Australia has a well-developed philatelic community and Australia Post issues several philatelic souvenirs and related items to cater to this community. Within philately per se, such items have limited value.
Australia’s first coins were British Colonial sovereign gold coins issued in 1855 from the Mint in Sydney. The designs showed the head of Queen Victoria (QV) in obverse and Mint and Denomination along with the Banksia wreath in reverse. The first issue is highly valued at around $100K for UNC and around $9K for Fine. After the founding of the Australian Colony of New South Wales in 1788, coins of other countries were used along with barter exchanges during the first twenty-odd years. The status changed in 1812 with the purchase of 40,000 Spanish Dollars. These coins were holed in the middle and counter-marked to form two coins – the famous Holey Dollars and Dumps. The 1850s decade saw private tokens becoming popular as currency – some 100-odd firms were active at the time and produced over 500 different tokens.

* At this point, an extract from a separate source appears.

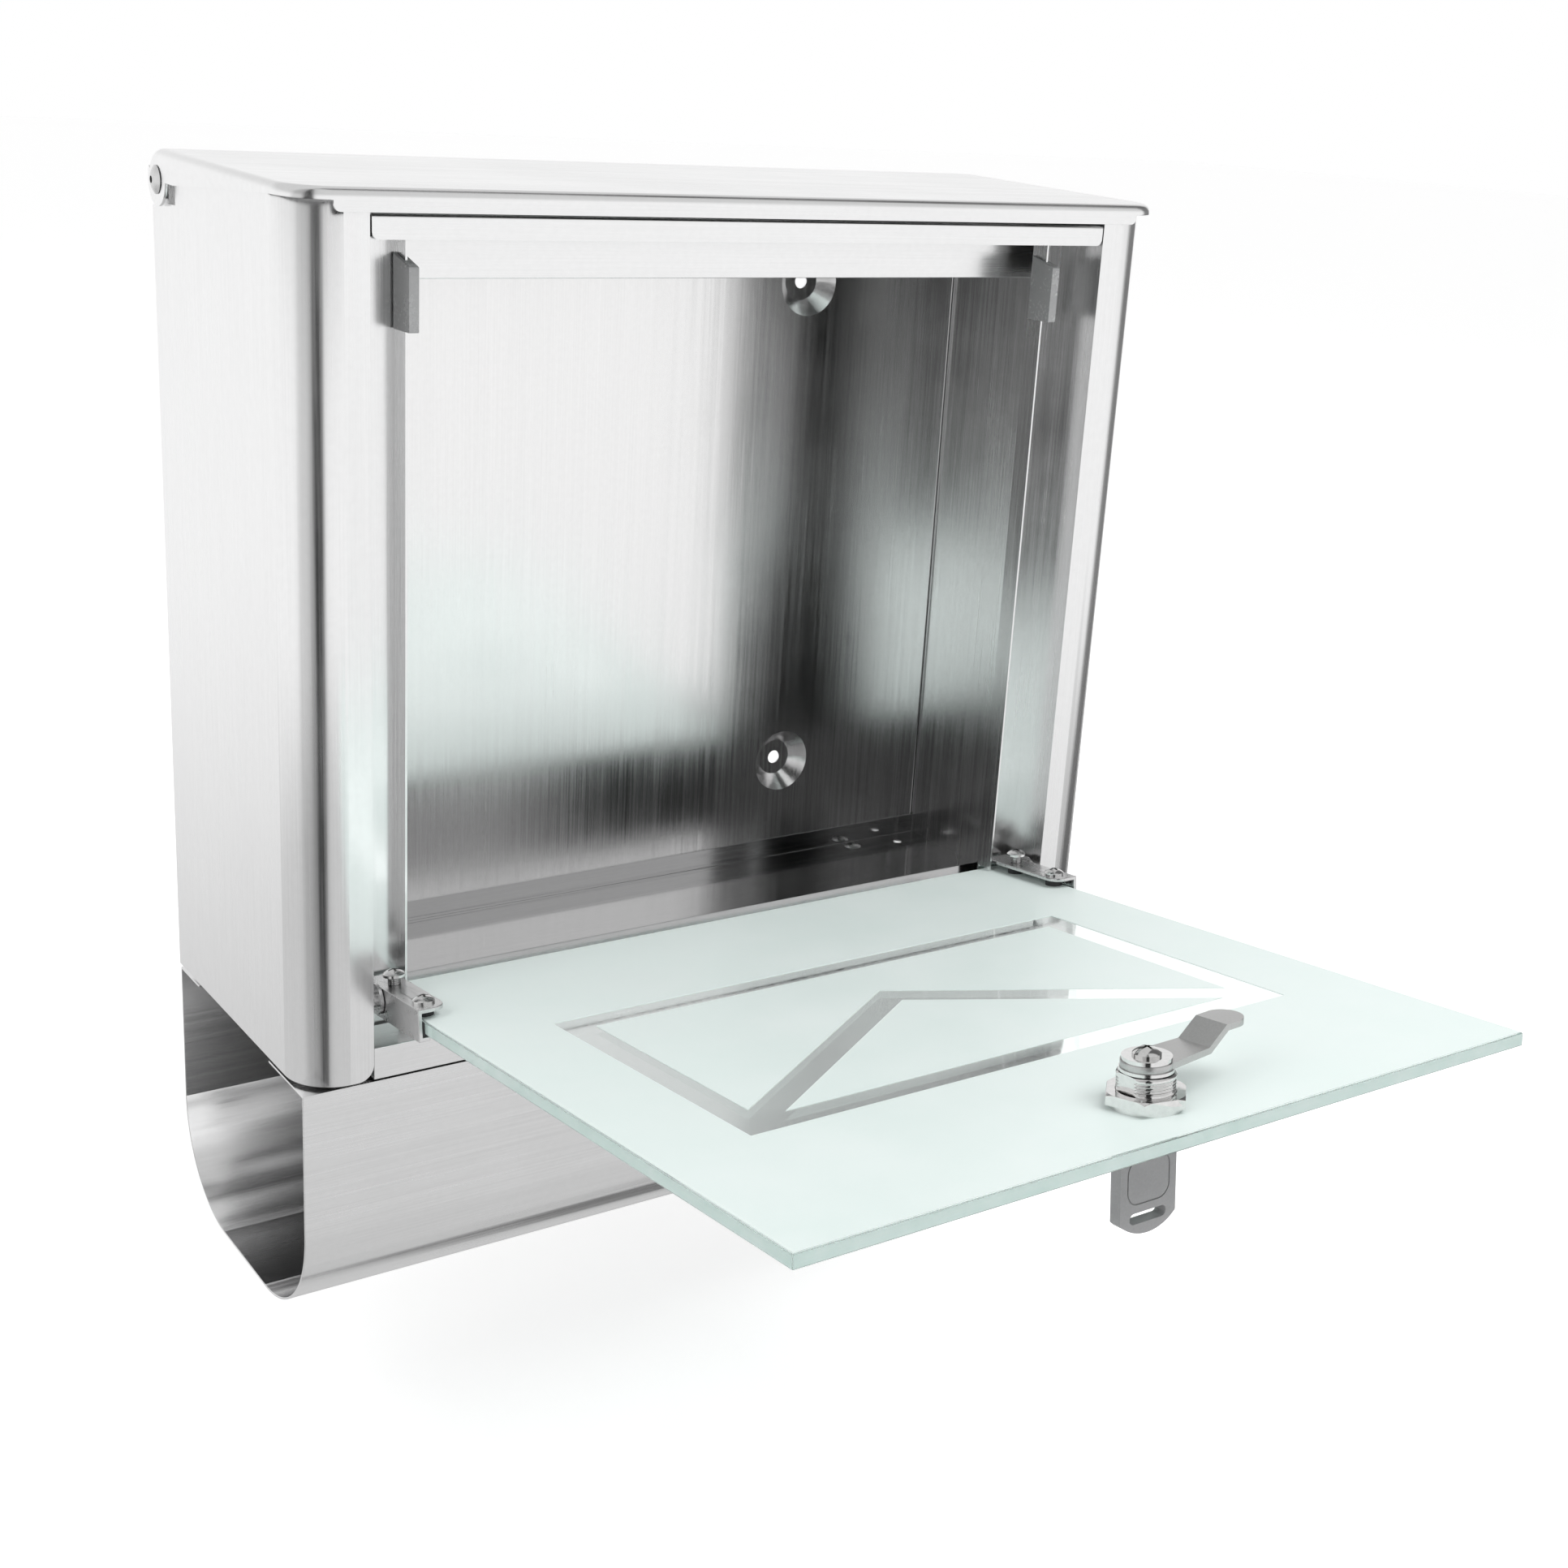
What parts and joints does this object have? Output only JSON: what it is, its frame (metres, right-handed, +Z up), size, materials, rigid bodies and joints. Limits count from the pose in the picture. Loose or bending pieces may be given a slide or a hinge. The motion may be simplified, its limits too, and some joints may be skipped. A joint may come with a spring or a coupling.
{
  "type": "wall mounted mailbox",
  "caption": "Flat steel wall mailbox with a hinged top lid, a fold-down satin glass front door with cam lock and key, and an open newspaper tube underneath.",
  "frame": {"origin": "centre of the four wall screw holes, in the plane of the wall", "axes": "+X across the mailbox to the right seen from the front, +Y into the wall, +Z up"},
  "size_m": [0.3678, 0.3821, 0.412],
  "materials": {
    "brushed_steel": "vertically brushed stainless sheet",
    "polished_steel": "bright",
    "lock_chrome": "bright nickel plate",
    "cam_steel": "satin zinc plate",
    "door_glass": "clear toughened, pale green edge",
    "satin_glass": "satin frosting",
    "clip_plastic": "soft translucent grey",
    "black_rubber": "matt",
    "key_plastic": "fine matt"
  },
  "bodies": {
    "casing": {"side_panel_left": "brushed_steel", "side_panel_right": "brushed_steel", "back_panel": "brushed_steel", "floor_pan": "brushed_steel", "upper_front_rail": "brushed_steel", "slot_baffle": "brushed_steel", "lower_front_rail": "brushed_steel", "edge_clip_left": "clip_plastic", "edge_clip_right": "clip_plastic", "newspaper_holder": "brushed_steel", "holder_spacers": "clip_plastic", "holder_rivets": "polished_steel", "lid_pivot_rivets": "polished_steel", "lid_pivot_washers": "clip_plastic", "door_pivot_pins": "polished_steel"},
    "lid": {"lid": "brushed_steel"},
    "door": {"door_glass": "door_glass", "satin_layer_film": "satin_glass", "hinge_bracket_left": "polished_steel", "hinge_bracket_right": "polished_steel", "bracket_liners": "black_rubber", "clamp_pads": "black_rubber", "clamp_screws": "polished_steel", "lock_gasket": "black_rubber", "lock_housing": "lock_chrome", "lock_washer": "lock_chrome", "lock_nut": "lock_chrome"},
    "lock_cylinder": {"lock_plug": "lock_chrome", "stop_disc": "lock_chrome", "lock_cam": "cam_steel", "cam_washer": "lock_chrome", "cam_screw": "lock_chrome"},
    "key": {"key_blade": "lock_chrome", "key_bow": "key_plastic"}
  },
  "joints": [
    {"name": "lid_hinge", "type": "hinge", "parent": "casing", "child": "lid", "pos_m": [0, -0.011, 0.144], "axis": [-1, 0, 0], "range_deg": [0, 65]},
    {"name": "door_hinge", "type": "hinge", "parent": "casing", "child": "door", "pos_m": [0, -0.1245, -0.1285], "axis": [-1, 0, 0], "range_deg": [0, 83]},
    {"name": "lock_turn", "type": "hinge", "parent": "door", "child": "lock_cylinder", "pos_m": [0, -0.35676, -0.09998], "axis": [0, -0.1219, -0.9925], "range_deg": [0, 96]},
    {"name": "key_pull", "type": "slide", "parent": "lock_cylinder", "child": "key", "axis": [0, -0.1219, -0.9925], "range_m": [0, 0.028]}
  ]
}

Numismatic items of Australia include:
|Bullion||$3 and up||Recent 1oz silver UNCs start around $3. Certified and Slabbed Silver coins in MS69 and above start around $30. Gold sovereigns from the early 1900s in F start into the 100s. 2001 Lunar 1oz, Treasures of Australia 1oz, etc start into the 1000s.|
|Gold Coins||$80 and up||Recent 0.05oz Gold Coins start around $80. Early 20th century sovereigns go well into the 100s. Slabbed and Certified MS60 and above gold coins go into the 1000s.|
|Other Coins||$1 and up||Common coins in VF start around $1. Early 20th century coins in VF start around $10. Recent proofs, early UNCs etc start around $30. 10oz silver proofs from the 1990s and 2000s go well into the 100s.|
|Paper Money||$5 and up||Common UNC banknotes start around $5. Pound and Shilling Banknotes from the 1940s and 1950s start around $50. UNCs in scarce dates start around $100.|
Aboriginal Art is one of a kind souvenir from Australia. Young at heart will definitely want to munch on vegemite, tim tams and the like. Boomerangs in various shades and sizes are a typical takeaway.
|Mineral Specimens||$1 and up||Meteorite samples at the low end and semi-precious and precious specimens, jewelry, and curios fetch a premium based on size, material, clarity and other factors.|
|WW Memorabilia||$3 and up||Patches fetch a few dollars, WW photo reproductions fetch a slight premium, and original badges, medals, prints, and equipments start in the 10s of dollars|
|Art||$5 and up||Recent no-name arts & prints fetch a few dollars, while their nineteenth century counterparts fetch a slight premium. Framed art prints start around $100 and originals from famous artists like Joseph Lycett, Des Spencer, Pete Peterson, James Wilmot, John Gould (Birds), Nancy Crosby, and F. Cousland fetch much more.|
Last Updated: 12/2015.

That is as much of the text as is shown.